Checked, yes, this option doesn’t work for folders and under system account it doesn’t allow to mount as a disk letter.

Good OS by the way, I used it as a client and as a server in the company where I was a system administrator, it worked much better than any available Windows that time..

i did an industrial automation project on it, apart from using it at home myself and for my hobby projects.
being a multithreaded os it helped me a lot and i avoided having very big state machines that you quickly lose control on.
very many threads (one thread per sensor plus several internal dataflow processors, spawned one thread per client data request connection) and a reasonable amount of mutexed access and event signaling among them.
and reliance that os gives access to mutexes based on thread priority; only this was on me instead of having my own priority queues and cracking my mind designing and managing them.
operator workplace was still on windows and made with delphi (gui charts involved), server-side that controlled the equipment was on os2 without workplace shell and written in virtual pascal (also an object pascal implementation), which had a brief current status in a console session that was configured to run full-screen.
all applicational software part was written by me, equipment was made by an electronics engineer.
yea, it was interesting to make it and the client used it many years after that.
it gave them unprecedented flexibility compared to the mechanical-only solution that they had before, so that they were very pleased.

as of those messages where i cursed and you asked me to edit, i couldnt edit (no such option anymore) so i deleted them.

as of pull requests, i dont think i qualify to try to mess with storj code, sorry.
there is still very little that i know about storj and cloud storage in general.
in some things i am a dinosaur, in others a noob!
and already getting old, having concentration problems.

I used REXX that time, because it’s a scripting language, but powerful enough to cover all needed automation for me.

Maybe you could try Object Mount for your task, it should be publicly available soon.

oh rexx was also involved, mainly for system maintenance tasks like logs rotation and stuff like that.
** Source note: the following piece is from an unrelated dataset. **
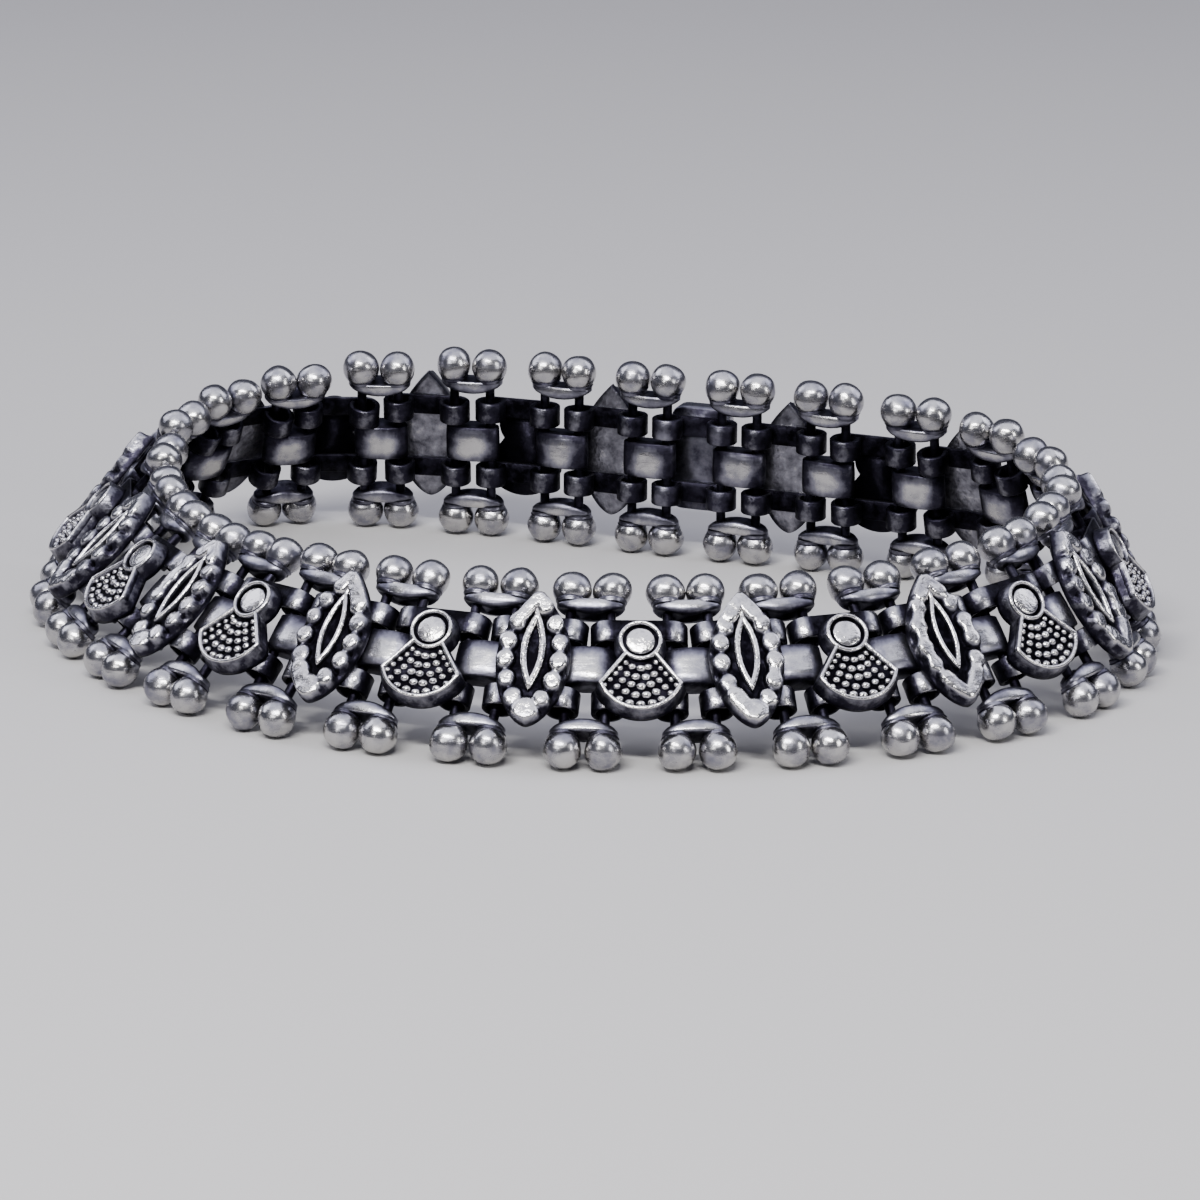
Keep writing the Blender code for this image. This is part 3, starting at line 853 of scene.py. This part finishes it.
def marquise(cast, chance):
    """All the shapes of one marquise link."""
    net, height = marquise_face(cast, chance)
    loops = [at_depth(row, FACE_FLOOR + rise) for row, rise in zip(net, height)]
    wear = FACE_WEAR * np.clip((height - WEAR_FROM) / WEAR_SPAN, 0, 1)
    wear[-EDGE_ROWS:] = np.maximum(wear[-EDGE_ROWS:], EDGE_WEAR)
    for inset, outward, rubbed in MARQUISE_WALL:
        outline = pointed_oval(MARQUISE_HALF_HEIGHT - inset, MARQUISE_HALF_WIDTH - inset, AROUND, BLUNT)
        loops.append(at_depth(outline, outward))
        wear = np.vstack((wear, np.full(AROUND, rubbed)))
    points, faces, _ = lofted(loops, np.zeros(len(loops)))
    wire = cast.wire * chance.uniform(0.95, 1.05)
    stem = np.column_stack((np.zeros(6), np.linspace(RING_RISE + RING_HALF_HEIGHT - 0.1, STEM_END, 6)))
    ring = pointed_oval(RING_HALF_HEIGHT, RING_HALF_WIDTH * chance.uniform(0.92, 1.08), 64)
    return [(points, faces, wear.ravel()),
            rim(ring + (0.0, RING_RISE), True, wire, FACE_FLOOR - RIM_SINK, FACE_FLOOR + RING_TOP),
            rim(stem, False, wire, FACE_FLOOR - RIM_SINK, FACE_FLOOR + STEM_TOP)] + straps


for number in range(1, 15):
    name = f"marquise_{number:02d}"
    shapes = marquise(CASTS[(number - 1) % len(CASTS)], random.Random(100 + number))
    pieced(name + "_silver", shapes, link_places[2 * number - 2], oxidised_silver, name)
print("marquise links: 14 with", made["marquise_01_silver"], "triangles each")

# %% [markdown]
# ## Fan links
# The second link is a round head over a fan. A thin rim runs round both, over a wall that
# widens a little to the back. The outline is worked out once, as an arc for the head, an arc
# for the foot and two straight sides, and every layer is that outline grown by a margin. A
# scaled copy would be simpler, but a margin keeps the rim equally wide all round.

# %% Outline of head and fan
HEAD_RADIUS, HEAD_HEIGHT = 1.50, 1.22
NECK = 1.12
FAN_HALF = 2.85
TIP_DROP, FOOT_DROP = 2.05, 4.07
HEAD_STEPS, FOOT_STEPS, SIDE_STEPS = 44, 40, 8
sag = FOOT_DROP - TIP_DROP
foot_radius = (FAN_HALF ** 2 + sag ** 2) / (2 * sag)
foot_centre = foot_radius - FOOT_DROP
foot_reach = math.asin(min(1.0, FAN_HALF / foot_radius))


def head_and_fan(margin):
    """The whole outline, grown by a margin."""
    radius = HEAD_RADIUS + margin
    neck = math.acos(min(1.0, (NECK + margin) / radius))
    head = arc((0.0, HEAD_HEIGHT), radius, -neck, math.pi + neck, HEAD_STEPS)
    foot = arc((0.0, foot_centre), foot_radius + margin,
               -math.pi / 2 - foot_reach, -math.pi / 2 + foot_reach, FOOT_STEPS)
    right_side = np.linspace(foot[-1], head[0], SIDE_STEPS)[1:-1]
    left_side = np.linspace(head[-1], foot[0], SIDE_STEPS)[1:-1]
    return np.vstack((head, left_side, foot, right_side))


print("outline points:", len(head_and_fan(0.0)))

# %% [markdown]
# ## Granules
# Granules are grains of silver melted into balls and soldered side by side, in rows that
# follow the fan's foot. Each is a small dome of its own, set along its row at even steps with
# a little of the hand's unevenness. One bump texture could suggest them all, but their edges
# would not catch the light as these do.

# %% Rows of granules
FAN_FLOOR = 1.93
GRANULE = 0.265
ROWS, FIRST_ROW = 5, 5
SIDE_MARGIN = 0.42
ROW_ENDS, ROW_MIDDLES = (0.35, 2.08), (0.80, 3.55)
DOME_ANGLES, DOME_RISE, DOME_SINK = (0.0, 0.4, 0.8, 1.2), 1.05, 0.02
# Size and stretch along the row, at a row's ends and what its middle adds, and random pushes.
END_SIZE, MIDDLE_SIZE = 0.84, 0.26
END_STRETCH, MIDDLE_STRETCH = 1.06, 0.16
STRAY_X, STRAY_Z, SIZE_RANGE = 0.04, 0.03, (0.94, 1.06)


def granules(chance):
    """Rows of small domes in the fan, each row one longer and the middle ones the largest."""
    shapes = []
    slope = (FAN_HALF - NECK) / TIP_DROP
    for row in range(ROWS):
        share = row / (ROWS - 1)
        end_drop = ROW_ENDS[0] + (ROW_ENDS[1] - ROW_ENDS[0]) * share
        middle_drop = ROW_MIDDLES[0] + (ROW_MIDDLES[1] - ROW_MIDDLES[0]) * share
        half = NECK + slope * end_drop - SIDE_MARGIN
        bend = middle_drop - end_drop
        radius = (half ** 2 + bend ** 2) / (2 * bend)
        spread = math.asin(min(1.0, half / radius))
        count = FIRST_ROW + row
        for i in range(count):
            along = 2 * i / (count - 1) - 1
            inner = math.cos(along * math.pi / 2)
            turn = -math.pi / 2 + spread * along
            x = radius * math.cos(turn) + chance.uniform(-STRAY_X, STRAY_X)
            z = radius - middle_drop + radius * math.sin(turn) + chance.uniform(-STRAY_Z, STRAY_Z)
            size = GRANULE * (END_SIZE + MIDDLE_SIZE * inner) * chance.uniform(*SIZE_RANGE)
            dome = [(size * math.cos(angle), FAN_FLOOR - DOME_SINK + DOME_RISE * size * math.sin(angle),
                     min(1.0, 1.45 * math.sin(angle) - 0.05)) for angle in DOME_ANGLES]
            dome.append((0, FAN_FLOOR - DOME_SINK + DOME_RISE * size, 1.0))
            points, faces, wear = turned(dome, (0, 0, z), 12, outward=True)
            points[:, 0] = x + points[:, 0] * (END_STRETCH + MIDDLE_STRETCH * inner)
            shapes.append((points, faces, wear))
    return shapes


print("granules in a fan:", len(granules(random.Random(0))))

# %% [markdown]
# ## A whole fan link
# The head holds a flat disc with a rounded edge, in a groove that stays black, so it reads as
# a bright coin in a dark ring. The floor of both fields is one black sheet.

# %% Cast the fan links
RIM_TOP, RIM_HALF = 2.36, 0.14
FLOOR_MARGIN = -0.08
# Rows of the wall, from back to front: margin, distance outwards, wear.
FAN_WALL = ((0.30, BACK, 0.2), (0.24, 1.35, 0.3), (0.12, 1.75, 0.4), (0.02, RIM_TOP - 0.25, 0.5),
            (-0.10, RIM_TOP - 0.12, 0.6))
# Rows of the disc: radius, distance outwards, wear.
DISC_ROWS = ((1.02, FAN_FLOOR - 0.05, 0.0), (1.01, 2.08, 0.4), (0.97, 2.16, 0.9), (0.88, 2.20, 1.0),
             (0.5, 2.24, 1.0), (0, 2.25, 1.0))


def fan(chance):
    """All the shapes of one fan link."""
    wall = lofted([at_depth(head_and_fan(margin), outward) for margin, outward, _ in FAN_WALL],
                  [rubbed for _, _, rubbed in FAN_WALL], (True, False))
    field = at_depth(head_and_fan(FLOOR_MARGIN), FAN_FLOOR)
    floor = field, [tuple(range(len(field)))], np.zeros(len(field))
    head_path = arc((0.0, HEAD_HEIGHT), HEAD_RADIUS - RIM_HALF, 0.0, 2 * math.pi, 56)[:-1]
    outline = head_and_fan(-RIM_HALF)
    fan_path = np.vstack((outline[HEAD_STEPS:], outline[:1]))
    disc = turned(DISC_ROWS, (0, 0, HEAD_HEIGHT), 40, outward=True)
    return [wall, floor, rim(head_path, True, RIM_HALF, FAN_FLOOR - RIM_SINK, RIM_TOP),
            rim(fan_path, False, RIM_HALF, FAN_FLOOR - RIM_SINK, RIM_TOP), disc] + granules(chance) + straps


for number in range(1, 14):
    name = f"fan_{number:02d}"
    station = 2 * number - 1
    if station >= CLASP_STATION:
        station += 2
    pieced(name + "_silver", fan(random.Random(200 + number)), link_places[station], oxidised_silver, name)
print("fan links: 13 with", made["fan_01_silver"], "triangles each")

# %% [markdown]
# ## The clasp
# A plain box clasp takes the place of one fan at the far side. It is a small box of sheet
# with rounded edges on the same two straps. Its outline is a rounded rectangle, drawn in at
# the front for the bevel.

# %% A box of sheet
CLASP_HALF_WIDTH, CLASP_HALF_HEIGHT, CLASP_POWER = 2.30, 4.0, 0.3
# Rows of the box, from back to front: inset, distance outwards, wear.
CLASP_ROWS = ((0.10, BACK, 0.4), (0.0, BACK + 0.1, 0.7), (0.0, 2.62, 0.85), (0.04, 2.71, 0.95),
              (0.14, 2.76, 0.95))


def clasp():
    """The shapes of the clasp."""
    loops = []
    for inset, outward, _ in CLASP_ROWS:
        half_height = CLASP_HALF_HEIGHT - inset
        outline = rounded(2 * (CLASP_HALF_WIDTH - inset), half_height, half_height, CLASP_POWER, 64)
        loops.append(at_depth(outline, outward))
    return [lofted(loops, [rubbed for _, _, rubbed in CLASP_ROWS])] + straps


pieced("clasp_silver", clasp(), link_places[CLASP_STATION], polished_silver, "clasp")
print("pieces:", len(made), "triangles in all:", sum(made.values()))

# %% [markdown]
# ## Floor and light
# Silver shows what surrounds it, so the room matters as much as the metal. A plain pale floor
# carries the bracelet, 0.02 mm below the solids' lowest point. Six soft boxes light it. A broad
# one overhead and one at each side fill the flat faces with a cool white. A long narrow one in
# front puts the bright band on each ball, and two small ones at the front left and right add
# the short sparks beside it. The room beyond is left dim, so that the metal keeps its dark
# side. One bright room all round would be simpler, but silver would turn flat and white in it.

# %% Floor
FLOOR_HALF = 3
FLOOR_GAP = 0.02 * MM
floor_mesh = bpy.data.meshes.new("floor")
floor_mesh.from_pydata([(-FLOOR_HALF, -FLOOR_HALF, 0), (FLOOR_HALF, -FLOOR_HALF, 0),
                        (FLOOR_HALF, FLOOR_HALF, 0), (-FLOOR_HALF, FLOOR_HALF, 0)], [], [(0, 1, 2, 3)])
floor = bpy.data.objects.new("floor", floor_mesh)
bpy.context.scene.collection.objects.link(floor)
floor.location.z = -FLOOR_GAP
paper = bpy.data.materials.new("pale_paper")
paper.use_nodes = True
paper_shader = paper.node_tree.nodes["Principled BSDF"]
paper_shader.inputs["Base Color"].default_value = linear("#A9A7A6")
paper_shader.inputs["Roughness"].default_value = 0.85
floor_mesh.materials.append(paper)
print("floor:", 2 * FLOOR_HALF, "m wide")

# %% Lights
WHITE, COOL_WHITE = "#FFFFFF", "#ECEEFF"


def soft_light(name, place, target, size, power, colour=WHITE):
    """A soft box at a place, turned to a target."""
    data = bpy.data.lights.new(name, "AREA")
    data.shape = "RECTANGLE"
    data.size, data.size_y = size
    data.energy = power
    data.color = linear(colour)[:3]
    lamp = bpy.data.objects.new(name, data)
    bpy.context.scene.collection.objects.link(lamp)
    lamp.location = place
    lamp.rotation_euler = (Vector(target) - Vector(place)).to_track_quat("-Z", "Y").to_euler()


soft_light("overhead", (0.0, 0.04, 0.36), (0, 0.02, 0), (0.50, 0.44), 1.25, COOL_WHITE)
soft_light("front_band", (-0.05, -0.25, 0.32), (0, -0.02, 0), (0.26, 0.04), 2.8)
soft_light("front_left", (-0.22, -0.40, 0.24), (0, -0.02, 0), (0.16, 0.08), 0.5)
soft_light("front_right", (0.34, -0.22, 0.16), (0, 0, 0), (0.06, 0.16), 0.5)
soft_light("left", (-0.32, 0.12, 0.28), (0, 0, 0), (0.24, 0.24), 0.6, COOL_WHITE)
soft_light("right", (0.32, 0.12, 0.28), (0, 0, 0), (0.24, 0.24), 0.6, COOL_WHITE)
world = bpy.data.worlds.new("room")
world.use_nodes = True
world.node_tree.nodes["Background"].inputs["Color"].default_value = linear("#707388")
world.node_tree.nodes["Background"].inputs["Strength"].default_value = 0.45
bpy.context.scene.world = world

# %% [markdown]
# ## Camera
# The camera stands in front of the leaning side, low and far away behind a long lens, which
# keeps the links the same size along the band. It is placed as a photographer would say it: a
# point to aim at, a distance, how far round to the right, how high, and a slight roll. A camera
# that tracks an empty would do nearly the same, but it would have no roll.

# %% Camera
AIM = Vector((0.901, -2.561, 3.894)) * MM
AIM_DISTANCE = 0.43
ROUND_DEGREES, HIGH_DEGREES, ROLL_DEGREES = 2.725, 16.699, 0.519
camera_data = bpy.data.cameras.new("camera")
camera_data.lens = 180.0
camera_data.sensor_width = 36.0
camera_data.clip_start = 0.01
camera = bpy.data.objects.new("camera", camera_data)
bpy.context.scene.collection.objects.link(camera)
turn = Matrix.Rotation(math.radians(ROUND_DEGREES), 4, "Z") \
    @ Matrix.Rotation(math.radians(90 - HIGH_DEGREES), 4, "X") \
    @ Matrix.Rotation(math.radians(ROLL_DEGREES), 4, "Z")
camera.matrix_world = Matrix.Translation(AIM) @ turn @ Matrix.Translation((0, 0, AIM_DISTANCE))
bpy.context.scene.camera = camera
print("camera at", [round(value, 4) for value in camera.location])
more of rexx usage was on my fido node at home, and at the previous job where i made the company’s site.
there it was apache with ssi in rexx, and it was presumed that my rexx-based prototype will be rewritten later in something like perl, but ibm released rexx for linux and that was installed on the production servers and my prototype was promoted into production without much blood. :slight_smile:

and the rexx substitution of today is called python, lol.

not much of a task on my side, OM would probably be more appealing to bigger fish than myself.

and i also shared my observations as a sno in a neghboring thread, maybe more nodes would consider switching to hashstore and i could benefit from that as a client and them benefit as sno same as i benefit myself as a sno.
hashstore really kicks ass performance-wise and looks like a win for all parties: clients benefit from improved speed and snos benefit from less hardware wear.